One memorable image was of a perfectly disgusted colonel — announcing behind a podium, to the American tax-paying public — that the U.S. Army had changed the color of the combat, or field, uniform from army-green to puce. The colonel looked about to puke.


My sleeping mind then engaged in several colorful montages of mnemonic imagination — complete with lush sound effects and dialogue — during that blissful interlude between night and day — known as sleep.


That military announcement to the U.S. citizenry was followed by a split-screen in my REM psyche. The huge split-screen showed several paid propagandists of what used to be called The Media.

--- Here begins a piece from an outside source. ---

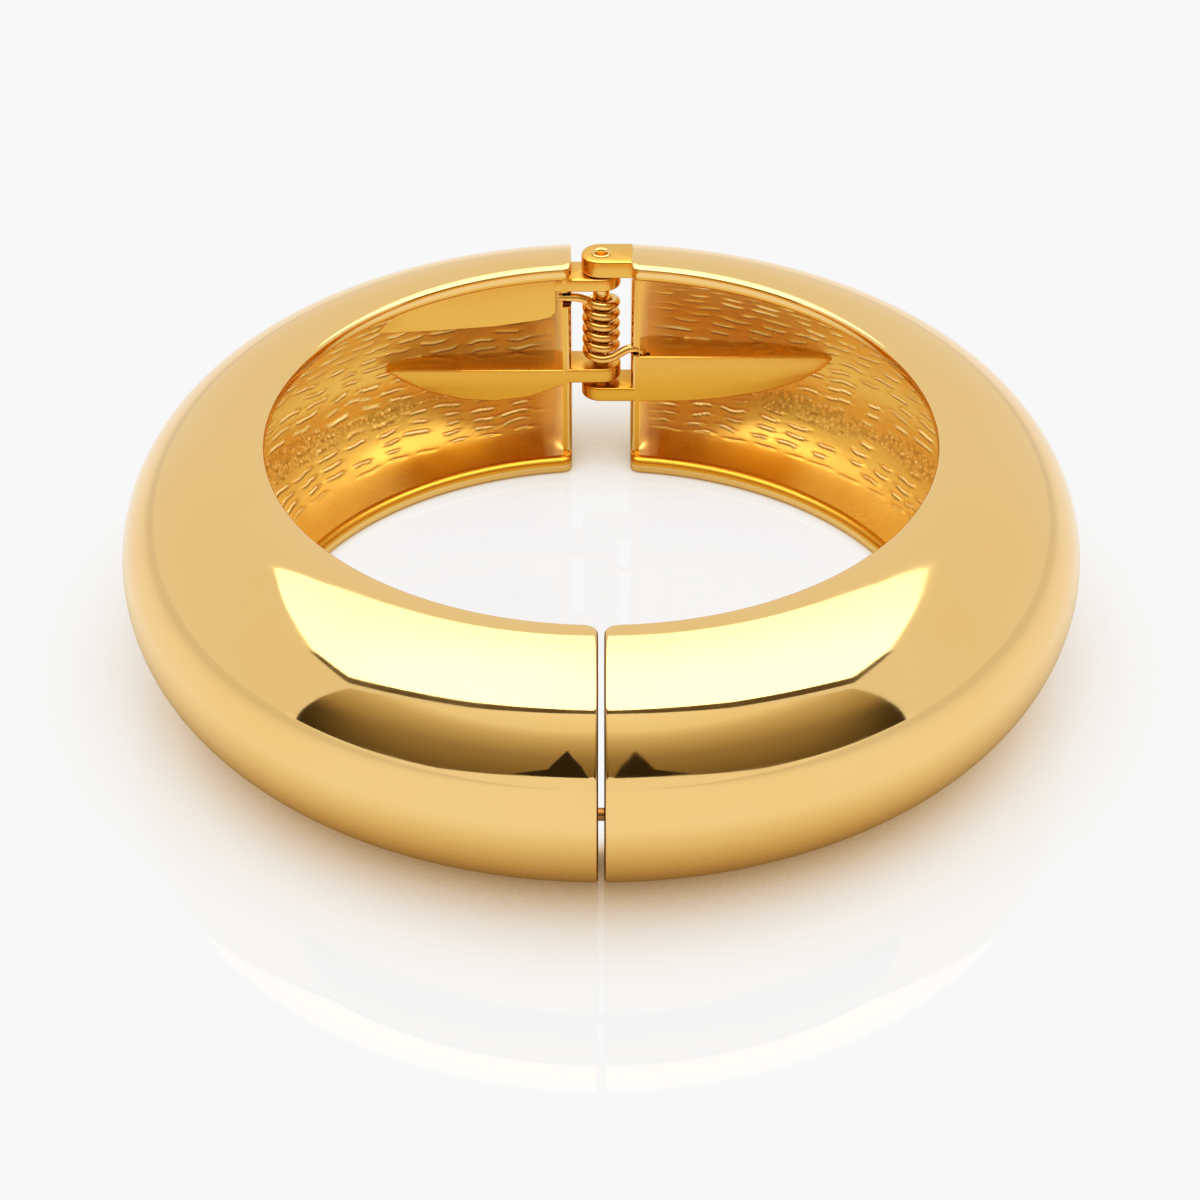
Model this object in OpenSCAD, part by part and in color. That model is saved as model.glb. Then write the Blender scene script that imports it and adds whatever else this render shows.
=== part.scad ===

On the left side of the screen, those slavishly submissive reporters and reporterettes palavered the Approved Question-Points, or even the Single Singularly Stupid Circular Question.


On the right side of the screen, this pitiful person wore the Impersonator Costume of the theatrical character that he or she most craved to portray on-stage. She was thereby proving, to one and all of one — watching amidst the blinding floodlights — that this naufrage of mimicry had, at last, made it to the Big White Way, and was not sinking in the shrinking cesspool swamp.

The post-millennial penny dreadful was Sweeney Todd in Digital Tinseltown — laughing all the way to the next parade of not-horribles in my brain!


As I recall, the last portion of this nocturnal hilarity involved my asking Dear Hubby: “Have I done enough during the past ten years?”


He assured me that I have. My Muse assures me that I have. I assure my Muse that I have. All I need to do is to convince me, Debra, that I have — and to keep sleeping — and dreaming — without interruption.


I thus have taken the bold step to realize the exhilarating re-alignment in the relationship of the forces of inspiration in my creative life, and in my house, Larkhaven:


My Muse and Me — that pairing makes for much more harmony than did “Me and My Muse”.


Oh, I shall never forget the push-pull of our inventive chemistry. Or my comical unwillingness to instantly submit to her demands, as well as my ecstasy in ingeniously going all the way to the goals of wherever she led me.

I have grown, and matured, and have, finally, attained the (initial) summit of womanly creativity. The climb to this aesthetic Mt. Everest has taken decades, I’ll admit, but I’m kinda thinking I’ve conquered it. I have reached the State of Zen: I am the Guardian of my Muse.


I now protect her from undue endeavours that are not worthy of her. Whenever a bit of judicious pruning of the productivity is in order, I handle the job with rapier decisiveness, not with a pruning shear, but a cutlass that truly cuts.


It’s the least that I can do for my Muse, to return the favor of artistically acting in her best interests. She’s always performed protectively to safeguard me in the interests of my imagination, maybe even the interests of my nation. She cannot live without me, although I have, at times, faced the world without awareness of her, which is almost the same thing as having lived without her.


I’ve learned that the strong silent type is not only what My Muse loves — it is who she really is!